> [PROBLEM DESCRIPTION]: Each line that holds the word "node" is to be identified and copied.

> [DATA BLOCK]:
────────────────────

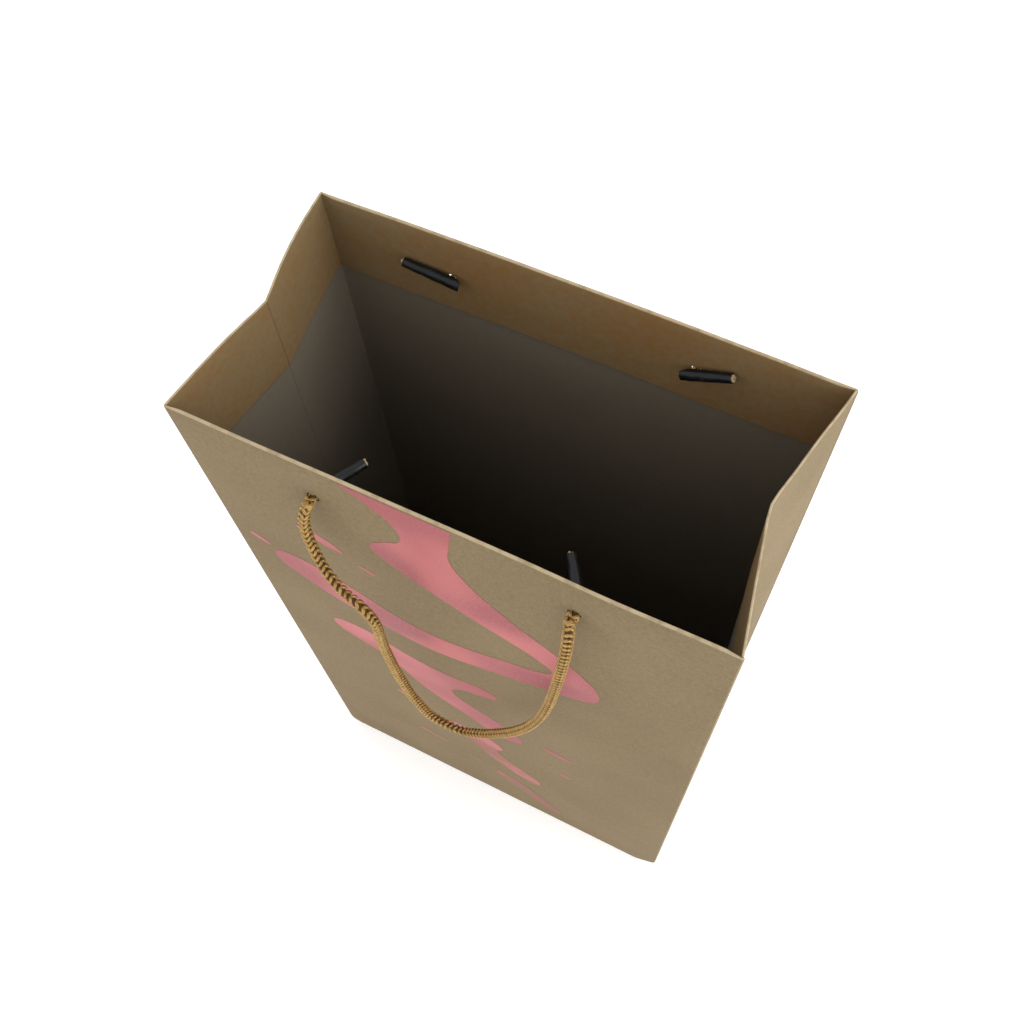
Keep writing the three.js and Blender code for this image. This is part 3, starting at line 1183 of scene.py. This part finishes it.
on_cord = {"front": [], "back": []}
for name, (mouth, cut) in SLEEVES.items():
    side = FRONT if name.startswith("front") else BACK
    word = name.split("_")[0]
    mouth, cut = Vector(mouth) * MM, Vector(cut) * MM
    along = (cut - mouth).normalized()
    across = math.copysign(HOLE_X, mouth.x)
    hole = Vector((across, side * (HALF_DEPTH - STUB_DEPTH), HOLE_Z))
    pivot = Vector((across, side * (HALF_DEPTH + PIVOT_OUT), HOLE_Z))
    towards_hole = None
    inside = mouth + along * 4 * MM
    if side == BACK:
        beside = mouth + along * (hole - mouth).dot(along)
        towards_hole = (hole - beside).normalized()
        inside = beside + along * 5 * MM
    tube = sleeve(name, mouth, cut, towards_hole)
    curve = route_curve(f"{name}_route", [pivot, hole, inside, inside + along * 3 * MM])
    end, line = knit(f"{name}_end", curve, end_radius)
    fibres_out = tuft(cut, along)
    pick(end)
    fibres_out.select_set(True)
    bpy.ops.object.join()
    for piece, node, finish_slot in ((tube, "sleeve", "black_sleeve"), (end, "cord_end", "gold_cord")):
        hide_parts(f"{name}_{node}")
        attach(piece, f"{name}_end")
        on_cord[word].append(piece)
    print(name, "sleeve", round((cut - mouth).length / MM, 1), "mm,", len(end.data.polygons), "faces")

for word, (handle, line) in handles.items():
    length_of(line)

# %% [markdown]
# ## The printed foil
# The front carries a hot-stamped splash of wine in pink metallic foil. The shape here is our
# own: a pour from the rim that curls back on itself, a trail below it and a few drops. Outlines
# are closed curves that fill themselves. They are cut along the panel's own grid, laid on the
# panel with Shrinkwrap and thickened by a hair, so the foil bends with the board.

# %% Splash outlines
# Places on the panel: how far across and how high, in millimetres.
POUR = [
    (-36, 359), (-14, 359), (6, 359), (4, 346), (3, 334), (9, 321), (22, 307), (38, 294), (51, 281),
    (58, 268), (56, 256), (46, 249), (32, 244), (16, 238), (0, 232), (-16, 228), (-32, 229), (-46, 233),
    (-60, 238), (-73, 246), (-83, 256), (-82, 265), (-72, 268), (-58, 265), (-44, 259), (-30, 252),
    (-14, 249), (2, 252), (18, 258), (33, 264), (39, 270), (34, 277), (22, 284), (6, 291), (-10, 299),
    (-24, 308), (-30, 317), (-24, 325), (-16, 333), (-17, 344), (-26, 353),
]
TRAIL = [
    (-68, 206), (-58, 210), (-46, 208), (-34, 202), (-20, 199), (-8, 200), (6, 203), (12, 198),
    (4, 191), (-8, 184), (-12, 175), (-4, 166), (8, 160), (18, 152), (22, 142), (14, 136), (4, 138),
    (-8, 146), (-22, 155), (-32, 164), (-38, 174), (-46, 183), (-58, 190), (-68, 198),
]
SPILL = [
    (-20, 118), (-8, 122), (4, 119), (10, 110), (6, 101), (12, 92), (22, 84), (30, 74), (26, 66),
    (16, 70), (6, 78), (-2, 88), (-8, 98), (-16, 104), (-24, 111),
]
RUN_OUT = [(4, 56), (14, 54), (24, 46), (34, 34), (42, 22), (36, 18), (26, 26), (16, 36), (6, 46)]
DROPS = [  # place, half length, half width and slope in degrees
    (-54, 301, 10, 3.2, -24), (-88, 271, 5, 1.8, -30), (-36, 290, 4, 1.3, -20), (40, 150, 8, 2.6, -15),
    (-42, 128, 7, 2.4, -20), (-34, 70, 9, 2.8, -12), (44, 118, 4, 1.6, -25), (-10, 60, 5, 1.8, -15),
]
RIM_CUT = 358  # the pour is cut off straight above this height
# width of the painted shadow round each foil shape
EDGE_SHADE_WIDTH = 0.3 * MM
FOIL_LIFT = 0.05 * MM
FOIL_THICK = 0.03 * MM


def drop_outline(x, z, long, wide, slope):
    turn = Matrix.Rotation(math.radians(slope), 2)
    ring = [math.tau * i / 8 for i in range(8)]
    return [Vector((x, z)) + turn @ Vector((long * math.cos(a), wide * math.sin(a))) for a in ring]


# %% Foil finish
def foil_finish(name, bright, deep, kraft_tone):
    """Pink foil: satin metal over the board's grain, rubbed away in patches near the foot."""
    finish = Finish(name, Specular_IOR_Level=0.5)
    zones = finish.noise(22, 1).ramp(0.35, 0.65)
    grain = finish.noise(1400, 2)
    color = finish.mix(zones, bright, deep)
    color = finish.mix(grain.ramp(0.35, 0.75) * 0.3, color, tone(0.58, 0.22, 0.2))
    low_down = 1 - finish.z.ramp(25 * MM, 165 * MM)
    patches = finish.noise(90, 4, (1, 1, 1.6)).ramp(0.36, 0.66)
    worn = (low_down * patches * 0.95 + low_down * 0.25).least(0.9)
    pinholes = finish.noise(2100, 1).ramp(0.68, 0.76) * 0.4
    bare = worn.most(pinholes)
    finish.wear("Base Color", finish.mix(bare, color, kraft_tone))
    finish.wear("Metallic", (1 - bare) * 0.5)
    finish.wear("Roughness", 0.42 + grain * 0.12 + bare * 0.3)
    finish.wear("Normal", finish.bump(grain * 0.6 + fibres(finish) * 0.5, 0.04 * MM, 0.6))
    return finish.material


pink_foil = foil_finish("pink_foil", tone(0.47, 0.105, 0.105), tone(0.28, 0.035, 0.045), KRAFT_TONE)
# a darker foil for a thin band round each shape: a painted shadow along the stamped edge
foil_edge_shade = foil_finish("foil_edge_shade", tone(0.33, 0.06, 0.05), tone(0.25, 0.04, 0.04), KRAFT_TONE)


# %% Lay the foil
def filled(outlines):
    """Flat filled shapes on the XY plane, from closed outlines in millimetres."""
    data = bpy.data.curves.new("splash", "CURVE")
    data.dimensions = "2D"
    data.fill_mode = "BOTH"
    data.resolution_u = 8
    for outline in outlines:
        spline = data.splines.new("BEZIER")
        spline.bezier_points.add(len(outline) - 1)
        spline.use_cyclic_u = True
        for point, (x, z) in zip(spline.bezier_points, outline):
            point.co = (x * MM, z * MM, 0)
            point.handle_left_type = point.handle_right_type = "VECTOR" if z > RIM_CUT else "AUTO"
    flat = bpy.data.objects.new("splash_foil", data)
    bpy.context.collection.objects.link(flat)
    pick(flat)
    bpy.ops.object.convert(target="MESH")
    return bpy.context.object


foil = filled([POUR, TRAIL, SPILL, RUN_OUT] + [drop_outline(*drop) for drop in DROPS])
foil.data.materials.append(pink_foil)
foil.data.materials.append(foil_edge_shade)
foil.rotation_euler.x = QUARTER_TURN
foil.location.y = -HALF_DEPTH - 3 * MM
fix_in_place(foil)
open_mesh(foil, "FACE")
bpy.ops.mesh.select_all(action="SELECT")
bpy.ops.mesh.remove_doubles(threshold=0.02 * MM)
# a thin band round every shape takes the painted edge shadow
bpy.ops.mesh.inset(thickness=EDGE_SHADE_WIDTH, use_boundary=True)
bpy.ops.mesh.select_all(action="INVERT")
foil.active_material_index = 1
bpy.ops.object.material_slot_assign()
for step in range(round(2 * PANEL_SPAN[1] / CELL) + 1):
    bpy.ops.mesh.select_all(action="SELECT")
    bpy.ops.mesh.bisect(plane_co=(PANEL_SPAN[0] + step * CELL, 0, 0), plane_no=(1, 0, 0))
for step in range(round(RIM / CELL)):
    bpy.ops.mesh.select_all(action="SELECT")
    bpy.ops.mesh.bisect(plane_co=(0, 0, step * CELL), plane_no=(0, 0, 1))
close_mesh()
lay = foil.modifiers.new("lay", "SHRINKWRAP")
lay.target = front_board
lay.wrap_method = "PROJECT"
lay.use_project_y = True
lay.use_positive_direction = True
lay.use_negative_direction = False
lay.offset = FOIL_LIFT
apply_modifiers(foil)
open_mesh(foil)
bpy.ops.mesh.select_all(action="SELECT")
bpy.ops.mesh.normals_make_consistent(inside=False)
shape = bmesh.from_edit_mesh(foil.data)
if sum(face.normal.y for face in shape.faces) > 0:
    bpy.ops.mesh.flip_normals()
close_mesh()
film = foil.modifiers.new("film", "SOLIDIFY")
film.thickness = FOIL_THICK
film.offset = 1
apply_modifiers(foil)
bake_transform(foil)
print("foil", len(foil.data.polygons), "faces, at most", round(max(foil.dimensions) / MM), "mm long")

────────────────────

> [FULL RESPONSE]:
    for piece, node, finish_slot in ((tube, "sleeve", "black_sleeve"), (end, "cord_end", "gold_cord")):
        hide_parts(f"{name}_{node}")